May 1st is International Worker’s Day, a celebration of laborers and the working class. Even though in the U.S. Labor Day is celebrated in September, the significance of the May 1st date is rooted in events that took place in Chicago in 1886: the Haymarket Affair. In short, in Chicago on May 4th, 1886, laborers were peacefully rallying for an eight-hour workday and protesting the killing of various workers by the police the previous day. An unknown individual threw a dynamite bomb at the police while they were trying to disperse the protesters. The bomb itself, and the police’s gunfire response resulted in the death and injury of police officers and civilians. The following legal proceedings, in which eight individuals were convicted of conspiracy, resulted in seven death sentences and one 15-year prison term. In the long term, the incident resulted in increased police violence and intimidation and a suppression of workers’ rights. The Haymarket Affair is considered the single event that has most influenced the history of labor in the U.S. and the world.
In my native Ecuador, May 1st is known as “Dia del trabajador” or “Workers’ Day” and traditionally labor groups have taken to the streets to protest unfair working conditions and to demand better pay and better treatment. Throughout the years the protests and demonstrations have varied in size and tone, but through it all the demand for equitable workers’ rights and for the recognition of workers’ social and economic value has remained.
While it may seem odd at first, climate change and labor rights are intimately related. Many of the drivers of climate change, such as extractive economies and means of production, also drive social and economic inequality. The unregulated consumption-oriented and socially unjust economic model under which the (now globalized) world operates is at the root of the world’s food, energy, climate, finance and economic crises. It is imperative that we recognize that we need a systematic change to the economic system that generated these social and environmental crises.
Climate change exacerbates the unequal distribution of the costs and benefits of our current economic system and modes of production and consumption. We are already seeing that the effects of climate change are hitting and will hit vulnerable populations, that have contributed the least to climate change, first and hardest. We need not go too far to find an example: along the Gulf of Mexico it is poor fishing communities that are losing their land to rising sea levels and losing their livelihoods to a warmer and more acidic ocean.
Climate change is a complex issue and it needs to be addressed as such. Mitigating and adapting to climate change will require massive changes at a systemic level as we transition to a renewable energy economy. The impacts and costs of this transition will be unevenly distributed across time and space unless a holistic approach that is rooted in social justice and equity is prioritized. The “Just Transition” framework offers such an approach. Just Transition “can be understood as the conceptual framework in which the labour movement captures the complexities of the transition towards a low-carbon and climate-resilient economy, highlighting public policy needs and aiming to maximize benefits and minimize hardships for workers and their communities in this transformation”[1] .

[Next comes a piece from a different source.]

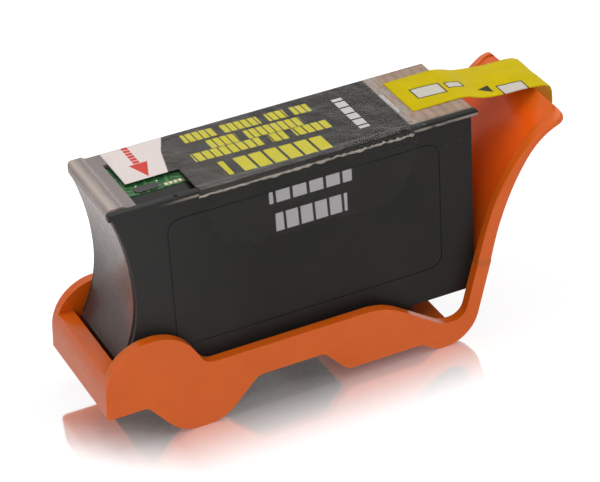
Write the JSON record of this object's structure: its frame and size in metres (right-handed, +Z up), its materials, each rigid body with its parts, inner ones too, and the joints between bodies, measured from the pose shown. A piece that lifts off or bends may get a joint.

Thinking about a Just Transition away from fossil fuels and toward a renewable energy economy necessitates that we consider the short-, medium-, and long-term needs of workers’ at local, regional, national and international levels. It requires that we socially stabilize individuals as some communities lose jobs in fossil fuel and related industries and others gain jobs in renewable energy and related industries; as industries move to more climate-resilient places (sometimes crossing international borders); and as climate change impacts community’s social and physical infrastructures (e.g., by forcing communities to disperse, and by negatively affecting transportation and industrial infrastructures). A Just Transition requires respect for workers’ livelihoods and their communities, and accountable corporate behavior.
A Just Transition complements action on climate change rather than promote inaction. A Just Transition framework furthers social justice and equity and minimizes social barriers to the implementation of climate policies by ensuring that the costs and benefits of these policies are evenly distributed, and that these policies address communities’ current and future needs.
On this International Workers’ Day, let us celebrate workers’ value and their rights. Let us remember that the fight for climate justice and equity is intimately related to labor rights and that it exists at all levels (local to international). Let us remember that a Just Transition away from this extractive fossil fuel-based economy towards a sustainable renewable energy economy is possible. And let us remember that whether we are marching in the streets in Ecuador’s highest mountains or in the Gulf of Mexico’s coastal communities we are stronger when we fight together.
[1] Rosemberg, A. (2010). “Building a Just Transition: The linkages between climate change and employment.” International Journal of Labour Research, 2:2, pg. 141.